Ok, my wife has been overall pretty good at most of the rules and guidelines we have set up and agreed upon. She has her days where she is kind of bratty and argumentative, but overall, pretty good.
There was a HUGE rule broken again and a very very intense punishment that had taken place. Probably harshest punishment to date.
The next night, we were in the midst of intimacy and she asked me to spank her and push her.
We always seperate DD and our bedroom activities, I rarely ever use my hand for punishment, we never have sex right before or after punishment, the position in which I spank her....very strict.
I didn't think of anything when she asked me to push her. I rolled her over onto her stomach and really started to push her, somewhere in the midst of orgasms and spanking, she had completely submitted to me. That moment she finally broke. It was exactly what we had wanted, her to give herself to me 100%.
It was also the exact moment she began to freak out,cry, and hyperventilate. I picked her up, carried her to our couch and just held her. All I would say is, "I love you; you are safe with me." I kept her in my arms while she cried and tried to get away, I just held her and repeating myself. That went on for about half an hour. She finally started to breathe easier and sort of looked around and asked how we got to the living room. I told her everything that had happened, she drank some water, I took her to bed, held her all night and slept hard....both of us.
The next day she said she didn't remember any of it from shortly after she asked me to spank her until she asked how we got to the couch.
We talked for hours the next night about a lot of things and both came to the realization that DD brought us here to help her and I work through all of the scars we bear from our pasts. It forces us to talk, to listen, to be better more disciplined people. In a nutshell, her finally submitting to me and realizing she is safe in my arms is the most love she has ever felt. I truly love her with every fiber of my being. We are in this for more than a clean house, a balanced budget, and all of my wants and needs met unconditionally. We are here to balance each other and feel safe in our actions we take as a couple. This is why we do this...
Until next time Folks,
D~

Monday, April 1, 2013

Revelations

     My long weekends are the most difficult for us. I work a 12 hour night schedule. Long weekends consist of working 12 hours on Friday, coming home, sleeping, getting up, going back in...repeat until Monday morning. This happens every other weekend.

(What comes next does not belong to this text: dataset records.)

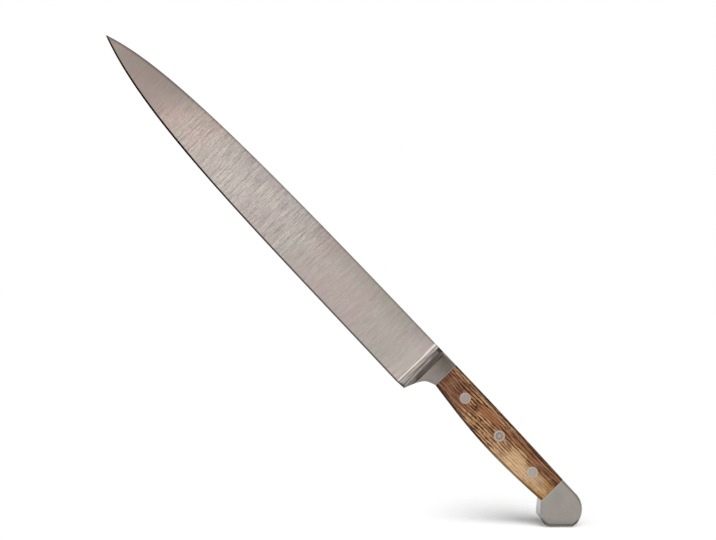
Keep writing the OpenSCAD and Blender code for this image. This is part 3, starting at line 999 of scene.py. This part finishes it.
def make_camera():
    data = bpy.data.cameras.new("camera")
    data.lens = CAMERA_LENS
    camera = bpy.data.objects.new("camera", data)
    camera.location = place((CAMERA_X, CAMERA_Y, CAMERA_Z))
    camera.rotation_euler = (0, 0, math.radians(CAMERA_TURN))
    bpy.context.scene.collection.objects.link(camera)
    bpy.context.scene.camera = camera


def studio_way(right, up, near):
    """A direction of the picture, from its share to the right, up and towards the camera."""
    turn = math.radians(CAMERA_TURN)
    across = Vector((math.cos(turn), math.sin(turn), 0))
    along = Vector((-math.sin(turn), math.cos(turn), 0))
    return across * right + along * up + Vector((0, 0, near))


def find_foot(butt):
    """The middle of the butt's lowest points in the picture, on the level of the lowest one."""
    upright = studio_way(0, 1, 0)
    lowest = min(v.co.dot(upright) for v in butt.data.vertices)
    standing = [v.co for v in butt.data.vertices if v.co.dot(upright) < lowest + FOOT_LEVEL * MM]
    foot = sum(standing, Vector()) / len(standing)
    return foot + upright * (lowest - foot.dot(upright))


def floor_finish(foot):
    """A patch that shows the knife's shadow, fading into a plain white glow round it.

    In the steel the floor shows painted shade beside the foot, and is clear where the steel
    touches it. From below it is clear as well, so that it hides nothing.
    """
    g = new_material("floor_white")
    g.nodes.remove(g.nodes["Principled BSDF"])
    path = g.node("ShaderNodeLightPath").outputs
    seen = g.most(path["Is Camera Ray"], path["Is Glossy Ray"])

    middle = foot / MM + studio_way(-SHADOW_LEFT, 0, -SHADOW_BACK)
    slim = (1, 1, SHADOW_SLIM)
    from_middle = g.length(g.millimetres(slim, [-v * share for v, share in zip(middle, slim)]))
    from_foot = g.length(g.millimetres(shift=[-v / MM for v in foot]))
    # Painted shade in the floor as the steel mirrors it, near the foot.
    beside = g.times(path["Is Glossy Ray"], g.remap(from_foot, FOOT_FAR, FOOT_NEAR))
    patch = g.remap(from_middle, 0, SHADOW_REACH, PATCH_ALBEDO, 0)
    patch = g.times(patch, g.minus(1.0, g.times(beside, FOOT_PAINTED_SHADE)))
    glow = g.remap(from_middle, 0, SHADOW_REACH, 0, GLOW)
    glow = g.times(glow, seen, g.minus(1.0, beside))

    albedo = g.node("ShaderNodeMix", {0: seen, 2: BOUNCE_ALBEDO, 3: patch}).outputs[0]
    grey = g.node("ShaderNodeCombineColor", {0: albedo, 1: albedo, 2: albedo}).outputs[0]
    diffuse = g.node("ShaderNodeBsdfDiffuse", {"Color": grey}).outputs[0]
    emission = g.node("ShaderNodeEmission", {"Strength": glow}).outputs[0]
    both = g.node("ShaderNodeAddShader", {0: diffuse, 1: emission}).outputs[0]

    touching = g.remap(path["Ray Length"], CONTACT_FAR * MM, CONTACT_NEAR * MM)
    touching = g.times(touching, path["Is Glossy Ray"])
    below = g.node("ShaderNodeNewGeometry").outputs["Backfacing"]
    clear = g.node("ShaderNodeBsdfTransparent").outputs[0]
    shader = g.node("ShaderNodeMixShader", {0: g.most(below, touching), 1: both, 2: clear})
    g.set(g.nodes["Material Output"].inputs["Surface"], shader.outputs[0])
    return g.owner


def make_floor(foot):
    """A floor under the foot, square to the picture."""
    corners = [
        foot + studio_way(FLOOR_HALF * right, -FLOOR_DROP * MM, FLOOR_HALF * near)
        for right, near in ((-1, 1), (1, 1), (1, -1), (-1, -1))
    ]
    floor = new_object("floor", corners, [(0, 1, 2, 3)])
    floor.data.materials.append(floor_finish(foot))
    return floor


def make_world():
    """White light from the camera's side, weak level with the picture, and a white backdrop."""
    world = bpy.data.worlds.new("studio")
    bpy.context.scene.world = world
    g = Graph(world)
    depth = g.xyz(g.node("ShaderNodeTexCoord").outputs["Generated"])["Z"]
    path = g.node("ShaderNodeLightPath").outputs
    sky = g.most(
        g.remap(depth, 0, 1, SKY_SIDE, SKY_FRONT, soft=False),
        g.remap(depth, 0, -1, SKY_SIDE, SKY_BACK, soft=False),
    )
    mirrored = g.most(path["Is Glossy Ray"], path["Is Transmission Ray"])
    behind = g.times(mirrored, g.remap(depth, 0, -BACKDROP_EDGE, soft=False))
    seen = g.most(behind, path["Is Camera Ray"])
    background = g.nodes["Background"].inputs
    background["Color"].default_value = (1, 1, 1, 1)
    g.set(background["Strength"], g.remap(seen, 0, 1, sky, BACKDROP, soft=False))


def add_softbox(name, at, aim, size, watts):
    data = bpy.data.lights.new(name, "AREA")
    data.shape = "RECTANGLE"
    data.size, data.size_y = size
    data.energy = watts
    light = bpy.data.objects.new(name, data)
    light.location = at
    light.rotation_euler = (Vector(aim) - Vector(at)).to_track_quat("-Z", "Y").to_euler()
    bpy.context.scene.collection.objects.link(light)
    return light


make_camera()
blade = make_blade()
tang = make_tang()
butt = make_butt()
for part in (blade, tang, butt):
    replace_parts(part, "blade_forging")
for node_name, side_sign, wood in (("scale_left", 1, oak_left), ("scale_right", -1, oak_right)):
    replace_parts(make_scale("oak_" + node_name, side_sign, wood), node_name)
for rivet_name in RIVETS:
    make_rivet(rivet_name, rivet_name == "middle_rivet")

foot = find_foot(butt)
make_world()
floor_only = bpy.data.collections.new("floor_only")
floor_only.objects.link(make_floor(foot))
for lamp_name, way, size, watts in (
    ("floor_lamp", LAMP_WAY, LAMP_SIZE, LAMP_WATTS),
    ("floor_fill", FILL_WAY, FILL_SIZE, FILL_WATTS),
):
    at = foot + studio_way(*(LAMP_FAR * share for share in way))
    lamp = add_softbox(lamp_name, at, foot, (size, size), watts)
    lamp.light_linking.receiver_collection = floor_only
add_softbox("strip", STRIP_AT, STRIP_AIM, STRIP_SIZE, STRIP_WATTS)

bpy.context.scene.view_settings.view_transform = "Standard"
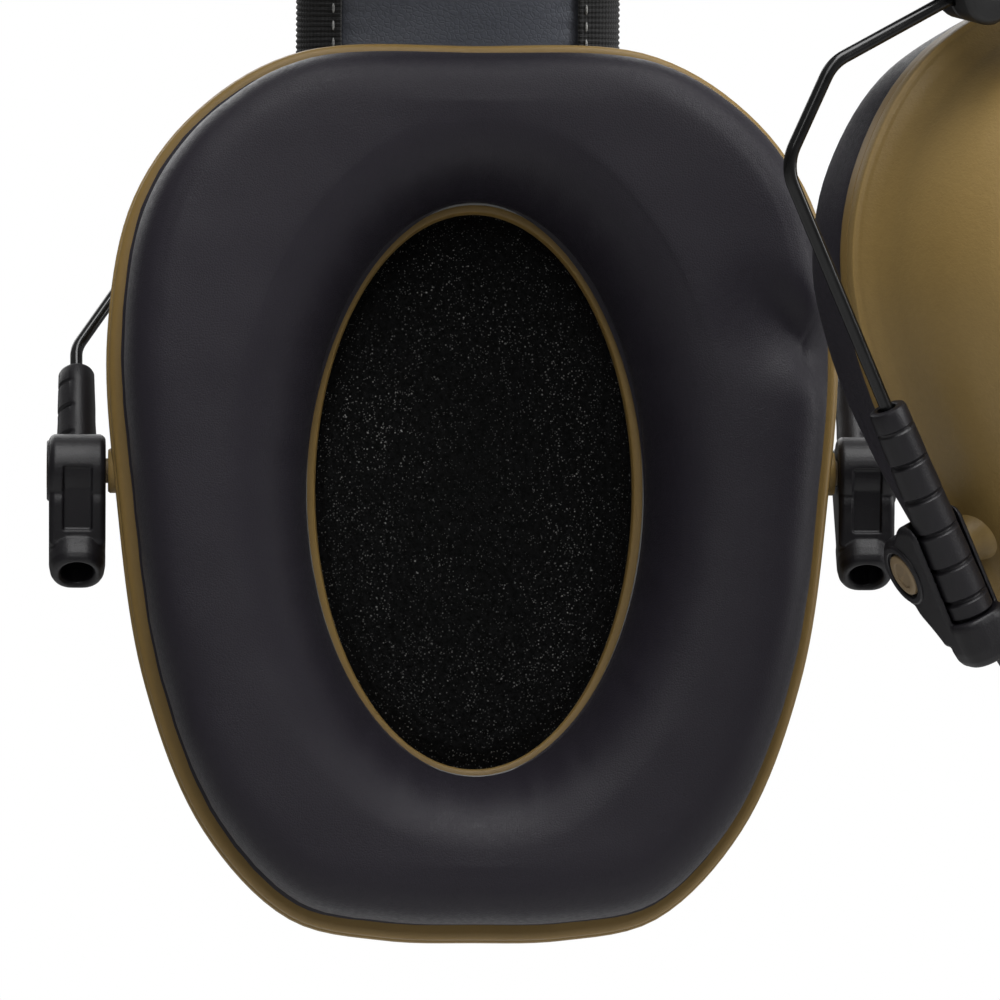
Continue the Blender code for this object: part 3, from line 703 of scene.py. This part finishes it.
for tag, sgn in (("rear", 1), ("front", -1)):
    def ribbed(s, y, h, sgn=sgn):
        # cords run right across; the seam pulls a shallow channel
        skin = np.clip((np.abs(h) - 2.2) / 1.2, 0, 1)
        skin = np.maximum(skin, np.clip((np.abs(y) - 17.6) / 0.8, 0, 1))
        wave = 0.11 * (np.abs(np.cos(math.pi * s / RIB)) * 2 - 1.2) * skin
        ang = np.arctan2(h, np.abs(y) - 15.9)
        seam = np.exp(-((np.abs(y) - 15.75) / 0.5) ** 2) * 0.10
        pull = seam * (1 + 0.5 * np.cos(2 * math.pi * (s - 2.0) / 2.4))
        y2 = y + sgn * wave * np.cos(ang)
        return y2, h + wave * np.sin(ang) - pull * np.sign(h)
    sec = [(y * sgn, h) for y, h in bind_half]
    shape, uv, _ = sweep(sec, BAND_END_Z, ribs * 6 + 1, ribbed, 0.8)
    ob = band_piece(tag + "_webbing_binding", shape, uv, BINDING,
                    [tag + "_edge_binding"], 60.0)

    # stitches through both hems
    verts, faces = [], []
    pitch, length, r = 2.4, 1.35, 0.17
    count = int((run0[-1] - 4) / pitch)
    xs, zs, nxs, nzs, ss = band_frame(2400, BAND_END_Z)
    for face_h, lift in ((-5.07, -1), (4.50, 1)):
        for k in range(count):
            s_mid = 2.0 + pitch * (k + 0.5)
            base = len(verts)
            for q in range(6):
                f = q / 5.0
                s_q = s_mid + (f - 0.5) * length
                g = math.sin(math.pi * min(max(f, 0.04), 0.96)) ** 0.45
                x = np.interp(s_q, ss, xs)
                z = np.interp(s_q, ss, zs)
                nx = np.interp(s_q, ss, nxs)
                nz = np.interp(s_q, ss, nzs)
                for a in range(8):
                    ang = 2 * math.pi * a / 8
                    yy = sgn * 15.75 + r * g * math.cos(ang)
                    hh = face_h + lift * (0.10 * g + r * g * math.sin(ang))
                    verts.append((x + nx * hh, yy, z + nz * hh))
            for q in range(5):
                for a in range(8):
                    b = (a + 1) % 8
                    faces.append((base + q * 8 + a, base + q * 8 + b,
                                  base + q * 8 + 8 + b, base + q * 8 + 8 + a))
            faces.append(tuple(base + a for a in range(8)))
            faces.append(tuple(base + 40 + a for a in range(8)))
    ob = raw(tag + "_hem_stitching", (np.array(verts), faces), band_place,
             80.0)
    dress(ob, THREAD)
    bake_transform(ob)

    # the sprung wire inside
    ang = 2 * math.pi * np.arange(16) / 16
    sec = np.stack([SPRING_Y * sgn + SPRING_R * np.cos(ang),
                    SPRING_R * np.sin(ang)], 1)
    shape, uv, _ = sweep(sec, CROSS_Z + 3.2, 180)
    band_piece(tag + "_band_spring", shape, uv, STEEL,
               [tag + "_spring_wire"], 60.0)

# --------------------------------------------------------------- hinge blocks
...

     Since we began DD we saw most infractions are taking place on my long work schedule. When we sat down and talked about it, we realized it is because I am her HoH, my job is to take care of her and make sure her needs are met too. When I am working crazy hours it becomes really hard for me to meet these needs, which makes her go a little crazy and almost WANT to break rules, more than likely for the attention a punishment spanking will bring.

     What I decided to do this time was a quick Maintenance session Friday right before I left. I actually surprised her with it. We usually discuss what day we do it on and make a plan for it. (Lots of teenagers and our toddler son make it hard for unscheduled ANYTHING..lol.)

     I told her to come with me to our bedroom while I was getting dressed so we could talk about the weekend and my expectations. When she stepped into the room, I was dressed and waiting for her on the bed with our punishment implements ready. I gave her a very quick and intense spanking on her bare bottom and held her close until the minute I had to leave.

     Later in the night before she went to bed, she sent me a text saying she felt so much better and had no infractions on the night. This carried over to Saturday, and Sunday I gave her a quick hand spanking to ensure her last night was smooth.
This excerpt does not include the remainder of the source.